Like the piping of the first song thrush signifying the imminent arrival of spring, the way that fashionable twentysomething men and women begin to populate a party’s conference suggests that change is afoot, a sudden rush of power, or revolution. At the Lib Dems’ spring conference in Brighton earlier this year, I noticed young activists wearing Marc by Marc Jacobs. Song thrushes trilling everywhere. Why would this be so? Their poll rating is tiny, after all. But given that the next election is likely to be a hung parliament again, it is the Lib Dems who perhaps have the best chance of being in government. Armed with field glasses, a magnifying glass and notebook, I will report back at the end of conference season.

Pianissimo, Signora!

I went to see Turandot at the Royal Opera House last week. If you’re not a Puccini fan, it’s the one with “Nessun dorma”, the aria made famous by the BBC’s title sequence for Italia 1990, sung by Pavarotti. Having seen the Italian composer’s final opera a few times (but never performed by Pavarotti), my heart is always in my mouth when the tenor reaches this point. I think everyone in the auditorium is on the edge of their seat thinking, “Is he going to be as good as Pavarotti?”
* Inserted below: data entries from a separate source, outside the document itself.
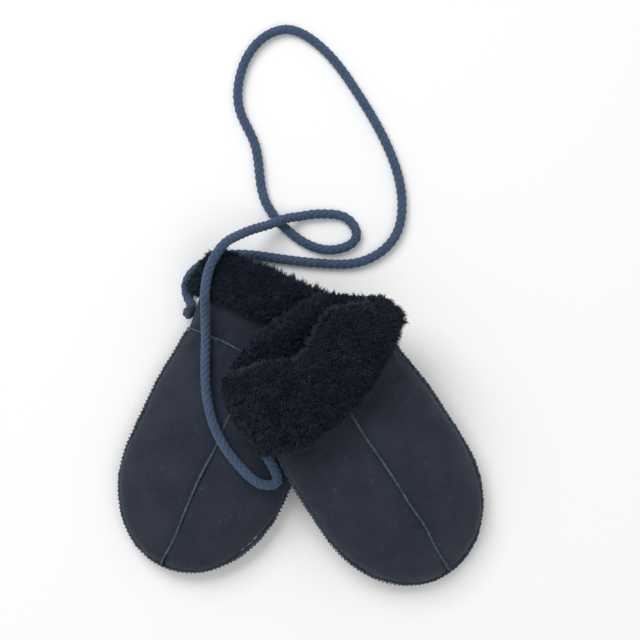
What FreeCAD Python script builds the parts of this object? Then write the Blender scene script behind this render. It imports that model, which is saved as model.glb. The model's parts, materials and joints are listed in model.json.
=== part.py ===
import FreeCAD, Part
import math
import os
from FreeCAD import Placement, Rotation, Vector

# A pair of thumbless baby mittens in sheepskin, suede outside and wool inside, with turned-back
# wool cuffs, joined by one long braided cord. The left mitten lies flat. The right mitten leans
# on it, with its tip on the table.
#
# Model frame: millimetres, +Z up, the table at Z = 0, origin under the middle of the left palm.
# Mitten frame: origin at the wrist seam's centre in the plane of the side seams, +X across the
# hand, +Y out through the cuff (so the tip is at -Y), +Z out of the back of the hand.

# ---- body of a mitten ----
body_length = 131.0        # wrist seam to tip
body_half_width = 48.2
wrist_half_width = 45.0
taper_length = 40.0        # the wrist widens to the body over this length
tip_length = 60.0          # the tip is half an ellipse of this length
back_bulge = 19.0          # height of the back of the hand above the side seams
palm_bulge = 10.9
wrist_back_bulge = 15.0
wrist_palm_bulge = 7.5
seam_height = 10.2         # the side seams' height above the palm's flat rest area

# ---- sheepskin ----
skin = 1.5                 # suede side
pile = 5.0                 # wool side
layer_gap = 0.3            # clearance between neighbouring pieces
welt_height = 1.6          # raw seam edges stand this far out of the suede
welt_half_thickness = 0.55
seam_foot = 2.0            # the centre seam ends this far above the side seams
edge_seam_width = 1.2
edge_seam_half_height = 1.8

# ---- cuff ----
cuff_axis_height = 10.0    # the cuff is rounder than the wrist, so its axis rises to this
cuff_half_width = 46.0
cuff_palm_height = 11.5    # from the cuff's axis down to the suede
cuff_rise_length = 20.0
flap_clearance = 0.6       # between the sleeve and the turned-back flap
flap_skin = 1.3
back_flap_depth = 27.0     # the palm side is turned back by this much on both mittens
back_flap_pile = 5.2
thin_edge = 0.55           # the turned-back wool starts at this share of its middle thickness
plumpness = 0.7            # a lower power fills the wool out closer to its edges

# Each mitten's cuff: where its front and back fold lines are, the opening's height above the
# cuff's axis, how far the front is turned back, and how thick its wool stands in the middle.
left_cuff = dict(front_fold=49.0, back_fold=49.0, rise=12.5, depth=27.0, loft=7.0, belly=0.5)
right_cuff = dict(front_fold=39.0, back_fold=54.0, rise=17.0, depth=50.0, loft=8.5, belly=3.0)

# ---- where the mittens lie ----
left_heading = -24.5       # degrees, tip turned from -Y
right_heading = 34.3
right_pitch = 15.5         # cuff end raised on the left mitten
right_roll = 3.0
left_wrist = Vector(27.0, 58.6, seam_height)
right_wrist = Vector(70.3, 41.0, 40.0)

# ---- cord ----
cord_radius = 3.0
cord_rest = cord_radius + 0.1      # height of its centre when it lies on the table
cord_lift = 0.8                    # clearance over what it lies on
drape_step = 8.0                   # spacing of the points that follow the surface below
steepest_cord = 0.9                # the cord never climbs faster than this slope
round_end_radius = 2.98            # the loop's ends are rounded, just inside the cord's surface
socket_radius = 3.2                # hollow end that the loop's round end turns in
cut_gap = 0.3
rope_step = 3.0            # spacing of the rings that the cord is built through
ring_points = 8            # points that each ring's curve passes through
twist_left = Vector(-16.0, 103.3, cord_rest)    # the cord runs along Y here
twist_right = Vector(67.5, 148.0, cord_rest)    # the cord runs along X here
arm_cut_y = 156.3                               # both arms of the long loop bend here
left_arm_x = 31.2
right_arm_x = 113.8
cord_crossings = [(41.5, 142.5), (6.5, 122.8)]  # where it lies over itself
whipping_length = 5.0
whipping_wall = 0.8
left_tack = Vector(-50.6, 7.0, 0.5)                # where the cord is sewn on, in the mitten's frame
right_approach = Vector(-51.8, -14.0, -3.5)        # the cord comes up to the right tack from here
right_tack = Vector(-51.4, -4.0, -0.5)

BIG = 400.0


# ---------------------------------------------------------------- outlines and sections

def smooth(t):
    t = min(1.0, max(0.0, t))
    return t * t * (3 - 2 * t)


def body_stations(count_straight=4, count_tip=7, last_angle=83.0):
    """Distances from the wrist, closer together round the tip."""
    straight = body_length - tip_length
    along = [straight * i / count_straight for i in range(count_straight)]
    return along, [math.radians(last_angle * i / count_tip) for i in range(count_tip + 1)]


def body_section(distance, inset):
    """Half width, back height and palm height at a distance from the wrist, inset all round."""
    straight = body_length - tip_length
    widen = smooth(distance / taper_length)
    half = wrist_half_width + (body_half_width - wrist_half_width) * widen
    back = wrist_back_bulge + (back_bulge - wrist_back_bulge) * widen
    palm = wrist_palm_bulge + (palm_bulge - wrist_palm_bulge) * widen
    tip = max(0.0, distance - straight) / (tip_length - inset)
    shrink = math.sqrt(max(0.0, 1 - tip * tip))
    return (half - inset) * shrink, (back - inset) * shrink, (palm - inset) * shrink


def arch(half, height, points=11):
    """Points of a low arch over the line from -half to +half."""
    angles = [math.pi * i / (points - 1) for i in range(points)]
    return [(-half * math.cos(a), height * math.sin(a)) for a in angles]


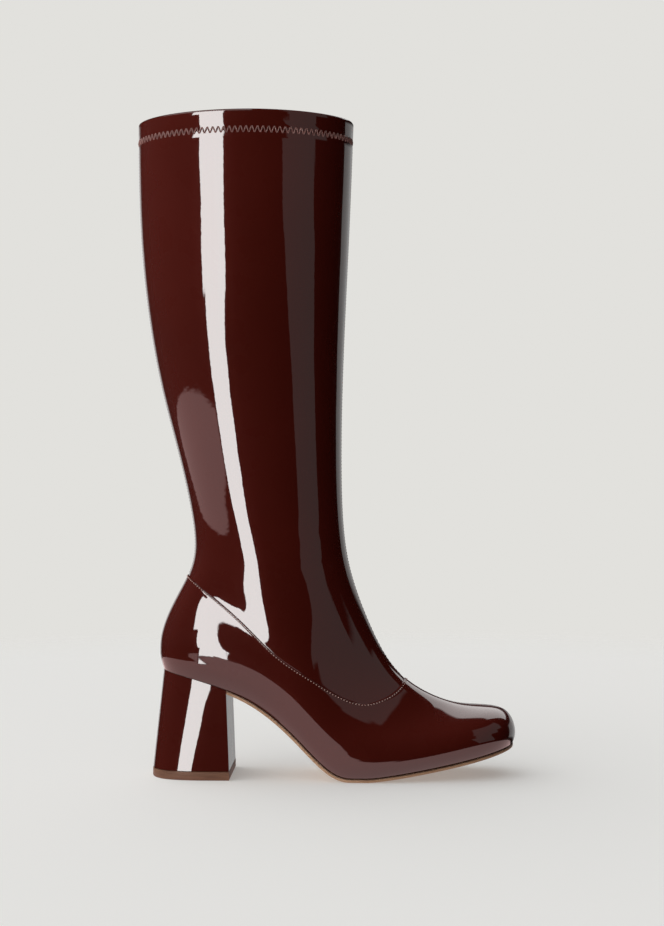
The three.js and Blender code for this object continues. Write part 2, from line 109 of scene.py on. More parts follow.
# Levels of the leg: up, drop of the front, middle, length, width, sag, bow and fullness.
LEG = [
    (1.0, 0, 0.1521, 1.0, 1.0, 0, 0, (1.0, 1.0, 1.0, 1.0, 1.0, 0.99, 0.98, 0.97)),
    (0.7936, 0.0029, 0.1494, 0.888, 0.91, 0, 0, (1.0, 1.0, 1.0, 1.0, 1.0, 0.98, 0.97, 0.96)),
    (0.6351, 0.0127, 0.156, 0.684, 0.67, 0, 0, (1.01, 1.01, 1.01, 1.0, 0.99, 0.97, 0.95, 0.94)),
    (0.5059, 0.0312, 0.171, 0.438, 0.4, 0, 0, (1.02, 1.02, 1.01, 1.0, 0.985, 0.965, 0.94, 0.93)),
    (0.4063, 0.0556, 0.1903, 0.216, 0.17, 0, 0,
     (1.02, 1.02, 1.02, 1.005, 0.99, 0.965, 0.935, 0.925)),
    (0.3056, 0.0683, 0.2132, 0.071, 0.02, 0.06, 0.1,
     (1.02, 1.03, 1.03, 1.015, 0.985, 0.95, 0.915, 0.9)),
    (0.2186, 0.0654, 0.2346, 0.147, 0, 0.2, 0.3,
     (1.03, 1.03, 1.0, 1.0, 0.965, 0.915, 0.87, 0.855)),
]

# Levels of the foot: back, front, up at the back, rise at the front, sag, bow and fullness.
FOOT = [
    (-0.0129, 0.5102, 1.0, 1.445, 0.4, 0.5, (0.98, 0.97, 0.87, 0.865, 0.83, 0.77, 0.72, 0.705)),
    (-0.038, 0.576, 0.815, 1.012, 0.6, 0.7, (1.08, 1.03, 0.87, 0.86, 0.83, 0.75, 0.695, 0.68)),
    (-0.0611, 0.6557, 0.646, 0.735, 0.78, 0.85,
     (1.2, 1.14, 0.96, 0.86, 0.85, 0.775, 0.72, 0.715)),
    (-0.079, 0.757, 0.482, 0.53, 0.9, 0.95, (1.32, 1.23, 1.03, 0.875, 0.895, 0.85, 0.835, 0.85)),
    (-0.0893, 0.838, 0.331, 0.436, 0.97, 1, (1.43, 1.29, 1.05, 0.88, 0.95, 0.975, 1.07, 1.14)),
    (-0.0915, 0.9005, 0.208, 0.307, 1, 1, (1.48, 1.3, 1.035, 0.86, 0.985, 1.14, 1.42, 1.57)),
    (-0.0885, 0.9205, 0.1, 0.0986, 1, 1, (1.465, 1.27, 0.98, 0.81, 0.965, 1.15, 1.45, 1.72)),
    (-0.0805, 0.9131, 0, 0, 1, 1, (1.37, 1.16, 0.86, 0.715, 0.875, 1.012, 1.29, 1.57)),
]

# The panel seam in side view: x along the foot, height as a share of its back end's.
SEAM = [
    (-0.05, 1.035),
    (-0.0115, 1.0),
    (0.05, 0.92),
    (0.1094, 0.84),
    (0.1738, 0.741),
    (0.2348, 0.637),
    (0.3311, 0.52),
    (0.4135, 0.428),
    (0.4574, 0.392),
    (0.5016, 0.381),
    (0.538, 0.396),
    (0.5758, 0.428),
    (0.6008, 0.47),
    (0.62, 0.52),
]

# Seams and creases of the upper, in millimetres
GROOVE_DEPTH, GROOVE_WIDTH = 0.4, 0.45
RIDGE_HEIGHT, RIDGE_AT, RIDGE_WIDTH = 0.18, 1.3, 0.8
SEAM_REACH = 0.12  # sine of the widest turn from the middle that the groove touches
SEAM_FADE = 4
PINCH, PINCH_WIDTH = 0.45, 2.0

# The side wall of the foot swells out just above the sole: how much, and how far up.
SIDE_SWELL, SIDE_UP = 0.4, 4.5
SWELL_FROM, SWELL_FULL = 0.38, 0.53  # shares of the way from the back of the loop to its front

# Distance below the panel seam and distance outwards, across the lapped edge of the foot panel.
LAP = [
    (2.0, 0.0),
    (-1.2, 0.0),
    (-0.5, -0.05),
    (-0.1, -0.12),
    (0.0, 0.25),
    (0.12, 0.48),
    (0.35, 0.59),
    (0.7, 0.6),
    (1.1, 0.57),
    (1.5, 0.5),
    (1.9, 0.57),
    (2.5, 0.6),
]

# Soft folds: side (-1 outer, 1 inner), x, z, angle, half length, half width, height.
CREASES = [
    (-1, 92, 150, 8, 16, 5, -0.25),
    (-1, 88, 166, 4, 18, 6, 0.18),
    (-1, 22, 152, -12, 14, 6, -0.22),
    (1, 90, 148, 6, 16, 5, -0.25),
    (1, 24, 156, -10, 14, 6, -0.22),
]

# How finely the visible forms are divided
FOLD_STEPS = 9
HEM_STEPS = 14
SHAFT_STEPS = 120
PANEL_STEPS = 64
EVEN_COLUMNS = 232
CLOSE_COLUMNS = [0.005, 0.011, 0.018, 0.026, 0.037, 0.05, 0.07]
LINING_COLUMNS = 120
LINING_STEPS = 70
SOLE_STEPS = 170
SEAT_STEPS = 40
HEEL_STEPS = 14
TRACE = 720
SEARCH_STEPS = 40  # halvings in the search for the panel seam along a column
CLOSE_REACH = 1.2  # the even columns start this many times further out than the close ones end
LEVEL_RINGS_END = HEM_DEPTH * 2  # the rings stay level down to this depth

TURNED_EDGE = [1.4, 4, 8, 12, 16]  # depths down the inside of the turned collar edge
LINING_TOP = [(15, -2.7), (17, -1.8), (20, -1.4)]  # depth and offset under the turned edge
LINING_TUCK = 0.3

# Down from the top of the sole's edge, and inset, in millimetres.
SOLE_PROFILE = [
    (0.0, 0.25),
    (0.08, 0.05),
    (0.45, 0.0),
    (0.55, 0.06),
    (0.68, 0.0),
    (1.3, 0.0),
    (1.75, 0.05),
    (2.1, 0.25),
    (2.32, 0.5),
    (SOLE_THICKNESS, 0.8),
]
# The top rings of the sole's edge are coloured dark: painted shade where the upper meets the sole.
SOLE_SHADE_RINGS = 3
SOLE_BASE_FACING = -0.5  # faces whose normal points further down than this are the sole's base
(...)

So imagine the horror in Covent Garden’s upper amphitheatre on Monday, when, just as tenor Marco Berti hit his high B on “vincerò” (on the old BBC title sequence clip on YouTube, it’s the bit when Maradona hurdles a wild Bulgarian challenge), a woman in the row behind me started singing – and not very well. Yes, madam, I mean you in seat K53. None shall sleep? None shall relax, more like.